_Exercise aim_
Among the entries below, please repeat exactly and only the lines from the line containing "const roll = new THREE.Group();" to the line containing "zip(*points))), Vector(map(max, zip(*points)))", both lines included.

_Input records_

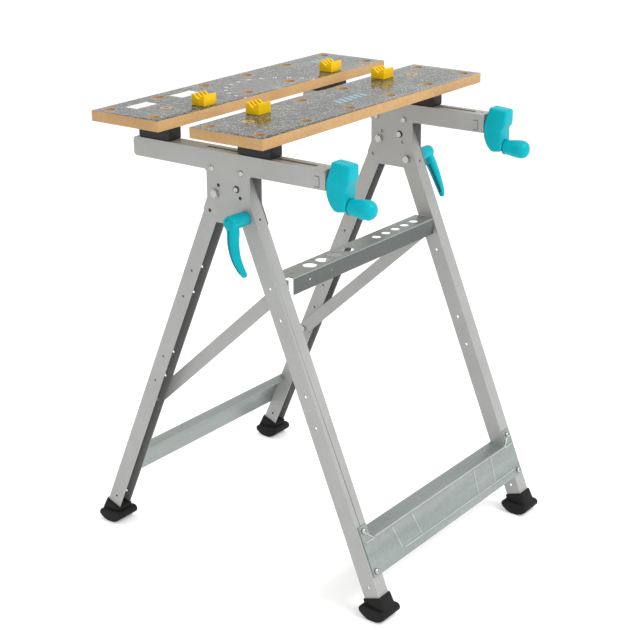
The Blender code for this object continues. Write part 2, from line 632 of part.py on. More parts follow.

---

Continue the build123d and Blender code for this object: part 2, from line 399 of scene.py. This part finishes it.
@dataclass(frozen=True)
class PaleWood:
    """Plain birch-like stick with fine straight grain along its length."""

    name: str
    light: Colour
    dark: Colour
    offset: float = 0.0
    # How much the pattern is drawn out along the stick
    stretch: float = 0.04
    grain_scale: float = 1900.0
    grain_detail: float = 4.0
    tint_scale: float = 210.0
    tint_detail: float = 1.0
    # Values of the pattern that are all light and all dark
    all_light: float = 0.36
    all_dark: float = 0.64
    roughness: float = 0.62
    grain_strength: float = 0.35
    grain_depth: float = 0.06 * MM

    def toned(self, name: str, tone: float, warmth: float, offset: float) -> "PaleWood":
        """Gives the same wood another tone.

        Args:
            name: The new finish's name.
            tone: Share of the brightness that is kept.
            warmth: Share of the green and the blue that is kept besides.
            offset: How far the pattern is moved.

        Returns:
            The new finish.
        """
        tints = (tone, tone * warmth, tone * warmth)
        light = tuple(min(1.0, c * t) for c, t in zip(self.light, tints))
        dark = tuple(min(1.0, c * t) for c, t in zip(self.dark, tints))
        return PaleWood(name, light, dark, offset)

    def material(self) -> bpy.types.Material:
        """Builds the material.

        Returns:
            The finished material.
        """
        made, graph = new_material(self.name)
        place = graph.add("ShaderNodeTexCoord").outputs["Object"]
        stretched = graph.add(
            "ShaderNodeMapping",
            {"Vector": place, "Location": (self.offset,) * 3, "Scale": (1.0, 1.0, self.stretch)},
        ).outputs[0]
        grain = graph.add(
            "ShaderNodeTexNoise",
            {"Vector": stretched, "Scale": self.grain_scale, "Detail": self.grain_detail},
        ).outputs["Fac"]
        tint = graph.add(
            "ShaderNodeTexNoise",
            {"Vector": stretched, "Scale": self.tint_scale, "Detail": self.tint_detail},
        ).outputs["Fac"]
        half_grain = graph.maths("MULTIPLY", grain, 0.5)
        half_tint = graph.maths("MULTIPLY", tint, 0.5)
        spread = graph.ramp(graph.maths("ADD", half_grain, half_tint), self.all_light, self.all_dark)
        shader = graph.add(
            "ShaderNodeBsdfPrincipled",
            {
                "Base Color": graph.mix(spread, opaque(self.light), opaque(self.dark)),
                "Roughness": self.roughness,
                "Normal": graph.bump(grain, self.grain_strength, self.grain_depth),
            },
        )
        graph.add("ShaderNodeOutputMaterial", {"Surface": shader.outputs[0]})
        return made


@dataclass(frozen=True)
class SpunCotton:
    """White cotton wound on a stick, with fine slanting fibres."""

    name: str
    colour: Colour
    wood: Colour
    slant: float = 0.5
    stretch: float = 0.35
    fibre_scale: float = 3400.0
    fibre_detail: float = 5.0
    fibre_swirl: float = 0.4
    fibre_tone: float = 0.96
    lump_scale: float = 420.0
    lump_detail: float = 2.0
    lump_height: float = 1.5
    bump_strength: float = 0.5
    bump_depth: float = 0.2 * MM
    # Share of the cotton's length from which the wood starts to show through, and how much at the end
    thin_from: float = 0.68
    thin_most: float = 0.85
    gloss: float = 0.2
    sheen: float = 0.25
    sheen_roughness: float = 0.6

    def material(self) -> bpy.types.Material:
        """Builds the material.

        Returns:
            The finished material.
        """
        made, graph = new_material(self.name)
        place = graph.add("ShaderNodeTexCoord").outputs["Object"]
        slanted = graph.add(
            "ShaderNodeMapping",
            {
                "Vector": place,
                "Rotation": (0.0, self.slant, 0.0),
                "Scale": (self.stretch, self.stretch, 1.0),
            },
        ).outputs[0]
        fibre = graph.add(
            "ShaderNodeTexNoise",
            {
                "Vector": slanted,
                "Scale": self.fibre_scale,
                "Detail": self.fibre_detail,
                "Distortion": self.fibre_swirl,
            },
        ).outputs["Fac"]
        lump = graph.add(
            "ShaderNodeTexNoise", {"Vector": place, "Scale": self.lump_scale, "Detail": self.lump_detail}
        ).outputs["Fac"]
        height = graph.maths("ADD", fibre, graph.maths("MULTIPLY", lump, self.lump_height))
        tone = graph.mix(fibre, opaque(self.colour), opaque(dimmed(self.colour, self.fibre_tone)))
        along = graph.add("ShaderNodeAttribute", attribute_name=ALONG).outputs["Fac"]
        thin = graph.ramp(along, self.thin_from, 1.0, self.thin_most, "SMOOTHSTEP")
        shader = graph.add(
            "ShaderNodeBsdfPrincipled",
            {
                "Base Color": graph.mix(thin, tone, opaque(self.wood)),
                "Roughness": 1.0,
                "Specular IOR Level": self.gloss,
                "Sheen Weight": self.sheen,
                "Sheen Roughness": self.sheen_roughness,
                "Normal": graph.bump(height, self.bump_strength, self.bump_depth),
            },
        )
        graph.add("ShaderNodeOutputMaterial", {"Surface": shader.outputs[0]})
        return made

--

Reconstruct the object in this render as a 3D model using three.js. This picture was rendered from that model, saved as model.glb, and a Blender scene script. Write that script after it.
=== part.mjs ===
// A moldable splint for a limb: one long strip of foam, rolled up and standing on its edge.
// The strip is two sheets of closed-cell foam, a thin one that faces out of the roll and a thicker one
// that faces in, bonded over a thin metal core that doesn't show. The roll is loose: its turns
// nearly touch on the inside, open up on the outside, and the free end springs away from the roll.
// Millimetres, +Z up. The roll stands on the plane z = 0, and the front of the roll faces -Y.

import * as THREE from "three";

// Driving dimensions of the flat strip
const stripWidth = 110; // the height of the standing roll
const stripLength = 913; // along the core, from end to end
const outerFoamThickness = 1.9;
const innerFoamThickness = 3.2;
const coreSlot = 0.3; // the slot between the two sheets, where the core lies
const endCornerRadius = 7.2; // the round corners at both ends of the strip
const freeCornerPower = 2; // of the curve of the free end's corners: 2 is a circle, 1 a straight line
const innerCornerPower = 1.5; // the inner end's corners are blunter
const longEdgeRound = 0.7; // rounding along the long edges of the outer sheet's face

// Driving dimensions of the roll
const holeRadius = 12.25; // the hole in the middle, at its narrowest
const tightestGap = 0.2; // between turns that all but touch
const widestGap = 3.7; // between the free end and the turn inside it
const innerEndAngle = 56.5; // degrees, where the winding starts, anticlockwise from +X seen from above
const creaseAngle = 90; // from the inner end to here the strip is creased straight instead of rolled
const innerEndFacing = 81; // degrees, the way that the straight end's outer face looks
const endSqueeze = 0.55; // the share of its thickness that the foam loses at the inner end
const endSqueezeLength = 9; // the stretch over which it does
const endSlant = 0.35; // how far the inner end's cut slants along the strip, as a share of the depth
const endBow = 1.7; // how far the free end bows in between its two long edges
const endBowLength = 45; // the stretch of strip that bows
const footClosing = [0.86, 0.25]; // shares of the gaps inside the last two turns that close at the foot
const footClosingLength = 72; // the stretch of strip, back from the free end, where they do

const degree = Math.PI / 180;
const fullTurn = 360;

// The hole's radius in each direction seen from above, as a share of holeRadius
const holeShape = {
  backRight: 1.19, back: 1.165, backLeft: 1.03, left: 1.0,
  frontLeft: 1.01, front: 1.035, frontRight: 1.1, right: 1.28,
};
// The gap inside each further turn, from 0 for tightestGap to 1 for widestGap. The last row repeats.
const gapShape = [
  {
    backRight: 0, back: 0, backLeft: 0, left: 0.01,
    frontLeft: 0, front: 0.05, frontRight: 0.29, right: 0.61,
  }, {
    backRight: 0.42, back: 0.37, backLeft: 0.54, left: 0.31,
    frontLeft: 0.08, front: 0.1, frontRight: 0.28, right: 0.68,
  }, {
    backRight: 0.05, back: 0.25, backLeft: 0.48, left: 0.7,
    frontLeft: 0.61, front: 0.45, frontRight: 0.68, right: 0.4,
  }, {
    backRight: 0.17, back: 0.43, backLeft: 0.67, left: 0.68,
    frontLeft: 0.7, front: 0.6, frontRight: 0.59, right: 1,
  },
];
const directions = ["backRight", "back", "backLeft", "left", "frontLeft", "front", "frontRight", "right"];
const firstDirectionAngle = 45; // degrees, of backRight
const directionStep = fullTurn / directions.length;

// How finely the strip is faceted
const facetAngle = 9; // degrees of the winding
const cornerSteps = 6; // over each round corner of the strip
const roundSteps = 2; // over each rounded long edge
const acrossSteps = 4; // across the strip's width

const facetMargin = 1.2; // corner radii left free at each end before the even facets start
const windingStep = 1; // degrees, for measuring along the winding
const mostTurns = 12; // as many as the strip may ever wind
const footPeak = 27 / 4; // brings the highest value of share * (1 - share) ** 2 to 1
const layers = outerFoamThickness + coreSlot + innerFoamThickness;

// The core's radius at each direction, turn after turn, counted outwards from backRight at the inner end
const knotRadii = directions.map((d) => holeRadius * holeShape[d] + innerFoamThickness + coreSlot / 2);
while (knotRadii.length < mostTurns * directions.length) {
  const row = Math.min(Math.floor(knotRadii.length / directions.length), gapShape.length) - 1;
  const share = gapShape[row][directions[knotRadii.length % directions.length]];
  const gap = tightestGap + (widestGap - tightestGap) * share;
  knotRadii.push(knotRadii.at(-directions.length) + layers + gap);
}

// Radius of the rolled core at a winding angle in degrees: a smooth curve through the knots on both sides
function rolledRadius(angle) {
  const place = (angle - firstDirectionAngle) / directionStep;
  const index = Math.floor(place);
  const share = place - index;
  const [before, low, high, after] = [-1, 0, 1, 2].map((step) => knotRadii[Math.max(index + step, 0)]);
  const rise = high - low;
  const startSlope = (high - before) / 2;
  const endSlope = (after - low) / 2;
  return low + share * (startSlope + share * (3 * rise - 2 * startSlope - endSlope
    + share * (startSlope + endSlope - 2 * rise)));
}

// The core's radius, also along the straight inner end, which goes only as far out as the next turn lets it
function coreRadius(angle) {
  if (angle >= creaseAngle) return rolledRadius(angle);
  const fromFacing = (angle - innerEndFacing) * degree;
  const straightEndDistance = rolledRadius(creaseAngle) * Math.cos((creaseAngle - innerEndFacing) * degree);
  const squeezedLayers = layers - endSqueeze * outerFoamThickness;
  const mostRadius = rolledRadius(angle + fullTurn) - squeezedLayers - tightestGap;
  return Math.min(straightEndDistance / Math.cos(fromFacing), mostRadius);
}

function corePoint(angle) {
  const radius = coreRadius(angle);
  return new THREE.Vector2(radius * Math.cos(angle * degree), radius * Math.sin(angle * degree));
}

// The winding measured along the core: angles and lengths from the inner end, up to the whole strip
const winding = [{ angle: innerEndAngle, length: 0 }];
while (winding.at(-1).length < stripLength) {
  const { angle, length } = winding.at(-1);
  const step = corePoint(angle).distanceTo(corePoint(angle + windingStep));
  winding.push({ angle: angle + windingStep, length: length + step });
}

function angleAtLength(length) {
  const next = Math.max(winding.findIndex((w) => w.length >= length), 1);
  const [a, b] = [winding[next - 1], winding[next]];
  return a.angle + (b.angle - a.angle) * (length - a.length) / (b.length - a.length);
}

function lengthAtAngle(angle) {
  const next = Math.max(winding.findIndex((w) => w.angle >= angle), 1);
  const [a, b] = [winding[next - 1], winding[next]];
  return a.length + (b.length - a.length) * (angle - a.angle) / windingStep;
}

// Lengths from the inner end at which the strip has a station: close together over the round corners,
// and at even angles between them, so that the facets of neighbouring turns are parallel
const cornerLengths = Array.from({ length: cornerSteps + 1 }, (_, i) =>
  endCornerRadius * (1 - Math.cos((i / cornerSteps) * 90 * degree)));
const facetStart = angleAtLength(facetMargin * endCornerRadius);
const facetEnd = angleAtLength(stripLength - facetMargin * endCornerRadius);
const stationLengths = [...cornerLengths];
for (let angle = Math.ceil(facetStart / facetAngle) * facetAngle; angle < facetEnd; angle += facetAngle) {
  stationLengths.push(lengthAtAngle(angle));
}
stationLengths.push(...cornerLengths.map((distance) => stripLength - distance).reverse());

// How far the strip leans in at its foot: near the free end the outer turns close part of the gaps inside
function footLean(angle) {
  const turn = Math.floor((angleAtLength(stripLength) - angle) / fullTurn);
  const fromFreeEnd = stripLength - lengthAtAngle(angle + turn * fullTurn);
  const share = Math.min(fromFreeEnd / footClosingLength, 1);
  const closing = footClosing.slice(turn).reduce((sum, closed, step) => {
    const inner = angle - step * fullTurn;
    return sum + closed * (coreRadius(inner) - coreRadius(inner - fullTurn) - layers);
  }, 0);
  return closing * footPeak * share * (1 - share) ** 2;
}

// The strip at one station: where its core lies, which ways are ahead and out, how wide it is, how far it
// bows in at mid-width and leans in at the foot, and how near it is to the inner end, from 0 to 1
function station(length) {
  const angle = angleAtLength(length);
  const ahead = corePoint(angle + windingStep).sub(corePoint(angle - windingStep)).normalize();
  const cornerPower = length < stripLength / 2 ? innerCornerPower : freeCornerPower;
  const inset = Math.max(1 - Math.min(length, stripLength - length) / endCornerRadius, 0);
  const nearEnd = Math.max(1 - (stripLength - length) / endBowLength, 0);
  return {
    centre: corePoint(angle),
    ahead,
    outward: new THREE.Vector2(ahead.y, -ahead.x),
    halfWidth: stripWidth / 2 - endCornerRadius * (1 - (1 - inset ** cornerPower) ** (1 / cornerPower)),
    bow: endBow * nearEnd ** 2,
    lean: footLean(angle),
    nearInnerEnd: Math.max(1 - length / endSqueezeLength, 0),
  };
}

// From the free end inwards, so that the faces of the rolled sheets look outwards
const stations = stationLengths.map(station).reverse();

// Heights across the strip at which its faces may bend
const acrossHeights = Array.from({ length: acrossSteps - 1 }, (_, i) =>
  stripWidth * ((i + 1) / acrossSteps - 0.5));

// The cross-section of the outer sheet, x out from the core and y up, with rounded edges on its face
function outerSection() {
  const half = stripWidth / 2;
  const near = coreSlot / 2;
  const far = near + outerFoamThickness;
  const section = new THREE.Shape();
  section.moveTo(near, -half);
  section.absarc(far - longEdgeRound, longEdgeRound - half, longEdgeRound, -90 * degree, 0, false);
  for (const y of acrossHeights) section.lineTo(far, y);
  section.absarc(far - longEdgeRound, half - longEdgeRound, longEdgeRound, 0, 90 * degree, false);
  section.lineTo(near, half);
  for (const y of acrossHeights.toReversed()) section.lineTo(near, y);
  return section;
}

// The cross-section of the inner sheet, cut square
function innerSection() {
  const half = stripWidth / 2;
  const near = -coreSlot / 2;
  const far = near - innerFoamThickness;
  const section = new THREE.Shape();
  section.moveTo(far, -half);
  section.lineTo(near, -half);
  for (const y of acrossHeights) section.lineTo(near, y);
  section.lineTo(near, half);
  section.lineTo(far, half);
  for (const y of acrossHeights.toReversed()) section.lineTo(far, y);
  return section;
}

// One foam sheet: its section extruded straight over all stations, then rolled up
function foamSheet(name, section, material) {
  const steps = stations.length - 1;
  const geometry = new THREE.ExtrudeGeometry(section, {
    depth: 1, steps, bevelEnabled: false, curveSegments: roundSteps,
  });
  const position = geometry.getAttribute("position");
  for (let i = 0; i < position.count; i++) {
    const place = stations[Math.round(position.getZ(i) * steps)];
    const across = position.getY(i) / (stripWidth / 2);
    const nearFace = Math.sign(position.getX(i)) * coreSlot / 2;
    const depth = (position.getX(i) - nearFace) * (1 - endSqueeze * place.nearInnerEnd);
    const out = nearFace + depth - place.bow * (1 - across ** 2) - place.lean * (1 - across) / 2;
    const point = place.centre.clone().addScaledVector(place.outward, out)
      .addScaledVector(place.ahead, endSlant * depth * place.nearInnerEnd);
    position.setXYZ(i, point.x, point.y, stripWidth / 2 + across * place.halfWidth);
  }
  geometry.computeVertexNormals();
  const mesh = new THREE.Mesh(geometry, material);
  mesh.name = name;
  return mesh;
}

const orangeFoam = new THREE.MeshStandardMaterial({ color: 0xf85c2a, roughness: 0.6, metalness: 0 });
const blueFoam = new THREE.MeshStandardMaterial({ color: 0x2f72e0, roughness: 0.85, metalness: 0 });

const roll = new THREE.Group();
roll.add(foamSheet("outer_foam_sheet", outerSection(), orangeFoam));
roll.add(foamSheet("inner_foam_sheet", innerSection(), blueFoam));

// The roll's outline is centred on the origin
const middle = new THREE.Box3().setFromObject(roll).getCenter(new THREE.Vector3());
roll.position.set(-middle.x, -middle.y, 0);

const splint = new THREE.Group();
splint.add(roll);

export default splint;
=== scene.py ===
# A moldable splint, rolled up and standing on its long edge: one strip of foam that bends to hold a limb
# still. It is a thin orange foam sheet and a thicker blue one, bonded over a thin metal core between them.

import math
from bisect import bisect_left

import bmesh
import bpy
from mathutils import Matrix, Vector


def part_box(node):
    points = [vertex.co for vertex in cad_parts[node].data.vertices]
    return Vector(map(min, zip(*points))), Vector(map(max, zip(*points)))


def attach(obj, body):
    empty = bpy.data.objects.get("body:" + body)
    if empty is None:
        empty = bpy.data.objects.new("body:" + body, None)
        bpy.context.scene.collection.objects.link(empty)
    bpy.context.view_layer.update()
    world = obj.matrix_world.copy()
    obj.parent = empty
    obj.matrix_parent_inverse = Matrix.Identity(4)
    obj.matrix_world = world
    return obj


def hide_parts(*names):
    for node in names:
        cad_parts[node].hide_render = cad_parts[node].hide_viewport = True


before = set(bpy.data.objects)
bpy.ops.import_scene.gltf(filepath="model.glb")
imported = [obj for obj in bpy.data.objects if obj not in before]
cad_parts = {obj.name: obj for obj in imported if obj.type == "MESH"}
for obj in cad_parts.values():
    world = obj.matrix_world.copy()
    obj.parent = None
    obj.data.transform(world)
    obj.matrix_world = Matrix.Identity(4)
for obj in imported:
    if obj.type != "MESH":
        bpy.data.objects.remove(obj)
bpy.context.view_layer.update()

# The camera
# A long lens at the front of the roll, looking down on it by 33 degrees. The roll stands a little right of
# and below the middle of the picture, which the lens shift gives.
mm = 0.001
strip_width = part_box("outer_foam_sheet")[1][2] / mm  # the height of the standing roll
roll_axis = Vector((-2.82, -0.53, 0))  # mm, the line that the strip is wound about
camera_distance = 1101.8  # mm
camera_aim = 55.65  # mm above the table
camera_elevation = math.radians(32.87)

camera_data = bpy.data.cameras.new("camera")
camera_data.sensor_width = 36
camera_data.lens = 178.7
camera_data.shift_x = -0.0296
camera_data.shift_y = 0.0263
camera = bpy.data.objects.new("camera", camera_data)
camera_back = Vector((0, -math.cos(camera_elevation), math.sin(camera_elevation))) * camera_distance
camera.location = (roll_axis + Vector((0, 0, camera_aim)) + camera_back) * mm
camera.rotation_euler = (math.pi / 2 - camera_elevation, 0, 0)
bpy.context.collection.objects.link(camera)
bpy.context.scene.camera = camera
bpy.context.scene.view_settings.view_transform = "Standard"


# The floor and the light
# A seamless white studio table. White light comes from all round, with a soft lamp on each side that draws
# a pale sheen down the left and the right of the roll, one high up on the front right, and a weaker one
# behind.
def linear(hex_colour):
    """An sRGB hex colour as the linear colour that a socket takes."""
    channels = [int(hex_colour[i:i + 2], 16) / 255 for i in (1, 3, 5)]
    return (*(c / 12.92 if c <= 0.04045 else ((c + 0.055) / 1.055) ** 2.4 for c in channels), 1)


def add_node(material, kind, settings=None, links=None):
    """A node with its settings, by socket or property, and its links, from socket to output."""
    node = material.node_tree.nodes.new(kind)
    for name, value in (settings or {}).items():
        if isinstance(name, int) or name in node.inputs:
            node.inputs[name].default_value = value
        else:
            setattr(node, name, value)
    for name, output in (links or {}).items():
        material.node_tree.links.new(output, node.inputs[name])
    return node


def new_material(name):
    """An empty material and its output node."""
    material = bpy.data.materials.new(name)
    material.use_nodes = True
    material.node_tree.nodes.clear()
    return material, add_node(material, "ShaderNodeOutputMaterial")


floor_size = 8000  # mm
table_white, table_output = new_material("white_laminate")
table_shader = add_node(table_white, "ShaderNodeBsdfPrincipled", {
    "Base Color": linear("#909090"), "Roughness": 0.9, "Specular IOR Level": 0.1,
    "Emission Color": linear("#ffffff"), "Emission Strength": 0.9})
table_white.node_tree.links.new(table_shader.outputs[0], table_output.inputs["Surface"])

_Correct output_
const roll = new THREE.Group();
roll.add(foamSheet("outer_foam_sheet", outerSection(), orangeFoam));
roll.add(foamSheet("inner_foam_sheet", innerSection(), blueFoam));

// The roll's outline is centred on the origin
const middle = new THREE.Box3().setFromObject(roll).getCenter(new THREE.Vector3());
roll.position.set(-middle.x, -middle.y, 0);

const splint = new THREE.Group();
splint.add(roll);

export default splint;
=== scene.py ===
# A moldable splint, rolled up and standing on its long edge: one strip of foam that bends to hold a limb
# still. It is a thin orange foam sheet and a thicker blue one, bonded over a thin metal core between them.

import math
from bisect import bisect_left

import bmesh
import bpy
from mathutils import Matrix, Vector


def part_box(node):
    points = [vertex.co for vertex in cad_parts[node].data.vertices]
    return Vector(map(min, zip(*points))), Vector(map(max, zip(*points)))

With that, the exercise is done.